From all this it is apparent that the issues are very serious, the crisis a very grave one, and our mistakes not few. Germany, as we have seen, is very justly exasperated, and in consequence of our mistakes France has some valid arguments against us. She is, moreover, naturally more irritated at our attempt to assist the Congo State to violate her treaties than if we had ourselves gone in and taken the country. Sir Edward Grey stated that the French Government had given no undertaking not to invade the leased territory pending discussion with Great Britain of the points at issue. This means, of course, that if she does not advance on Dem Suliman towards the Northern Sudan, she will at least attack and oust the Congo State forces north of the 4th degree-setting aside Turkish rights on the precedent of our initiative. As we are pledged to King Leopold, and he is merely our lessee, such action will be an overt act of hostility towards England, at any rate east of long. 30°. West of long. 30° there appears no course open to us but to acknowledge that our lease to the Congo State is in violation of the treaty between France and the State. In the actual valley of the Nile (east of long. 30°), it is essential that we should substantiate our claims, defend our rights, and fulfil our pledges to King Leopold (whom we have placed in an awkward position) by at once sending an expedition into the country from Uganda.
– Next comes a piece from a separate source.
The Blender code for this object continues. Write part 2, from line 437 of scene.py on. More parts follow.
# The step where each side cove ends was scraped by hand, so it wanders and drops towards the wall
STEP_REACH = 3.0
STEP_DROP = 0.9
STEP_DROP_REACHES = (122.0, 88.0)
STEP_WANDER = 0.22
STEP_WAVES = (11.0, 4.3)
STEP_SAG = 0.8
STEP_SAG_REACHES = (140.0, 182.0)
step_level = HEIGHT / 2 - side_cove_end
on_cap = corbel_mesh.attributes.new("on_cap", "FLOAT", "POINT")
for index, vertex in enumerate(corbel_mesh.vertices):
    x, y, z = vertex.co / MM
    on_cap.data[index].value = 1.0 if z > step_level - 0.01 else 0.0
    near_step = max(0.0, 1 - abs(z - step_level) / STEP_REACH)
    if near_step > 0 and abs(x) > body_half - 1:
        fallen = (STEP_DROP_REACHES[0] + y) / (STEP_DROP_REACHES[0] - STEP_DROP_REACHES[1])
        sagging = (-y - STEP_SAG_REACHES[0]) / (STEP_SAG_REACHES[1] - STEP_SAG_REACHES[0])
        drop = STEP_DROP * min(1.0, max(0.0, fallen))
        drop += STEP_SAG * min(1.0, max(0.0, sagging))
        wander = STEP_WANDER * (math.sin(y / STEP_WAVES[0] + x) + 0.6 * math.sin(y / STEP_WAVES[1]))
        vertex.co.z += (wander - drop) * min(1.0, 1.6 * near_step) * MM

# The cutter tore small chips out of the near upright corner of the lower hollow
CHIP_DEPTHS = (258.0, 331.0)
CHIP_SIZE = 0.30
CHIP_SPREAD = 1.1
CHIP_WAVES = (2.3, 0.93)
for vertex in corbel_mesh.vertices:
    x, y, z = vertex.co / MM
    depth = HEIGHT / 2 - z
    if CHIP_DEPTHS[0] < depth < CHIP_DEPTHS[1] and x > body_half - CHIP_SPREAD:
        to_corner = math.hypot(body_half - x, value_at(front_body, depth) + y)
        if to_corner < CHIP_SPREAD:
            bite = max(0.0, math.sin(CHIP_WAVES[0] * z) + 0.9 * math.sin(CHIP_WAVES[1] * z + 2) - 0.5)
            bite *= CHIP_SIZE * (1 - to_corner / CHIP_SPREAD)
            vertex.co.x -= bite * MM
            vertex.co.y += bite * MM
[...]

This portion was leased to the king,

and not to the Congo State. As regards the Northern Sudan, we can only preserve it from French occupation by at once reconquering it from Egypt as a base, or by constructing the Suakim-Berber railway and occupying it in our own right from that base on the Red Sea. There is no doubt that the latter course would be infinitely preferable, for the rule of Egypt is detested in the Sudan, and an attempt to re-establish it would meet with the combined hostility of Mahdists and tribes alike; whereas British rule would probably be welcomed and assisted by the tribes as a relief from the oppression of the Mahdi. It could therefore be established at a less cost and with less bloodshed. Moreover, if we held the Sudan up to Wady Halfa as a British possession, we should completely safeguard our position in Egypt, for that country would not then be tenable by any other Power. If, however, we occupy the Sudan as an Egyptian province, our tenure is dependent only on our occupation of Egypt, and ceases with that occupation. We argue, in fact, that a British occupation of the Nile Valley above Wady Halfa would be a final solution to French intrigue in Egypt.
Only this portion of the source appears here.